Мария работала по вызовам, и в поселке ее знали и уважали в каждой семье. Она была терпеливой и знающей нянечкой, ухаживающей за пациентом с чувством непоколебимой уверенности в его выздоровлении. Кормление свежим, протертым, лечебным, проветривание комнат, переодевания в сухое и чистое, покой, тишина — все способствовало быстрому излечению. И вот уже через несколько недель мой Дед, молодой и окрепший — на ногах, и сам ходит по тихому палисаднику в окружении ярких бабочек и стрекоз, потирая отходящие от немоты пальцы рук и думая, тяжело думая о пережитом. И вдруг, как бы прислушиваясь к чему-то, замирает, вглядываясь в голубоватое оконное стекло, сквозь которое проступают черты любимого лица той, что осталась ждать и уповать только на Божью милость. Сны о доме, о жене и маленьком сынишке мучили и радовали его, и, пытаясь пересказать их Марии, он изобретал новый язык — смесь русского с норвежским, и оба смеялись иногда неуклюжим выражениям и жестам.

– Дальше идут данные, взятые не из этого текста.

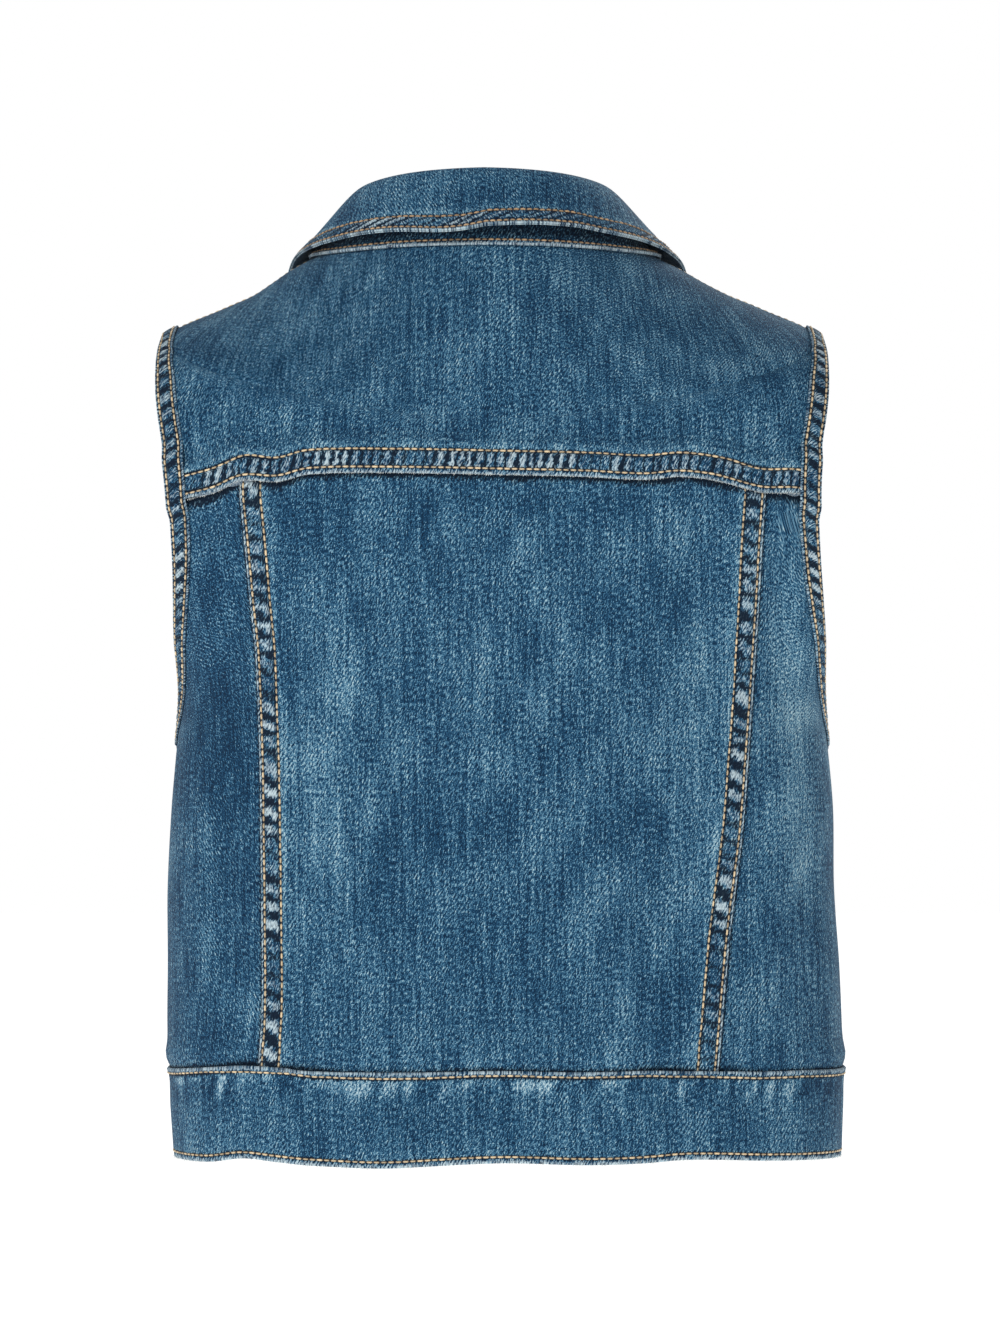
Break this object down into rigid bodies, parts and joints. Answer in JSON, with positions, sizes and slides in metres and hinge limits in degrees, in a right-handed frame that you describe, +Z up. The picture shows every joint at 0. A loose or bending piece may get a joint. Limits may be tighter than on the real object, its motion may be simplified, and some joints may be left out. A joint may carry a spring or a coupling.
{
  "type": "denim vest",
  "caption": "Cropped sleeveless denim jacket in its worn, hollow form, with a turned-down collar, back yoke, panelled back, waistband and buttoned front.",
  "frame": {"origin": "midway between the two high shoulder points, where the wearer's shoulders carry the vest", "axes": "+Z up the body, +Y out of the front, -Y out of the back, +X to the wearer's right"},
  "size_m": [0.3542, 0.2112, 0.5085],
  "materials": {
    "denim": "mid-blue stonewashed twill denim with vertical slubs",
    "denim_trim": "the same denim, abraded paler along folded edges",
    "topstitch_thread": "tan polyester topstitching thread, slightly shiny",
    "button_metal": "plain antique brass"
  },
  "bodies": {
    "root": {"yoke_back": "denim", "back_center": "denim", "back_side_left": "denim", "back_side_right": "denim", "front_right": "denim", "front_left": "denim", "placket_left": "denim", "placket_right": "denim", "waistband": "denim", "collar_stand": "denim", "collar_fall": "denim", "armhole_band_left": "denim_trim", "armhole_band_right": "denim_trim", "button_1": "button_metal", "button_2": "button_metal", "button_3": "button_metal", "button_4": "button_metal", "button_5": "button_metal", "button_6": "button_metal"}
  },
  "joints": []
}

Прошло полгода, Дед окреп настолько, что стал подумывать о возвращении домой. Мария познакомила его с людьми, знавшими обстановку в Европе и России, как могла поддерживала и казалась вполне согласной с решением. Но однажды, в полдень, уйдя на вызов к больному, вечером не вернулась домой. Дед, переделав дела по хозяйству и подождав в тревоге какое-то время, не выдержал и пошел искать. Старик, которого Мария должна была посетить, сообщил, что она ушла три часа назад. Страх спустился в сердце. «Может, с того и любовь началась, — сказала Васса задумчиво. — Как нашел ее у речки в слезах, уже и не отступить, и не отпустить... Так и просидели ночь в горе и радости... Иван хотел, чтобы ты знала и про Марию, и про сына их. Да все не решался, поди, открыться тебе, а мне сказывал, Иванка, мол, поймет, простит. А еще думал, может, разузнала бы о них что-нибудь. Жизнь большая. О сыне тосковал, Дмитрием назвал, Митенькой. Пятый годок ему был, когда Иван уехал от них... — Васса заплакала. — Такую-то муку терпеть». И было не ясно, к кому относились эти слова: к многострадальному моему Деду; к мальчику, с которым он разлучился на всю оставшуюся жизнь, к Марии или ко всем троим...

Откровение, в первый момент вызвавшее во мне шок и уколовшее странной ревностью и обидой, уже в следующее обернулось пронзительной болью и жалостью и к Деду, и к Марии, и к их сынишке, и к Вассе, и к моему отцу, и к маме, и к бабушке, почему-то всем вдруг разом осиротевшим.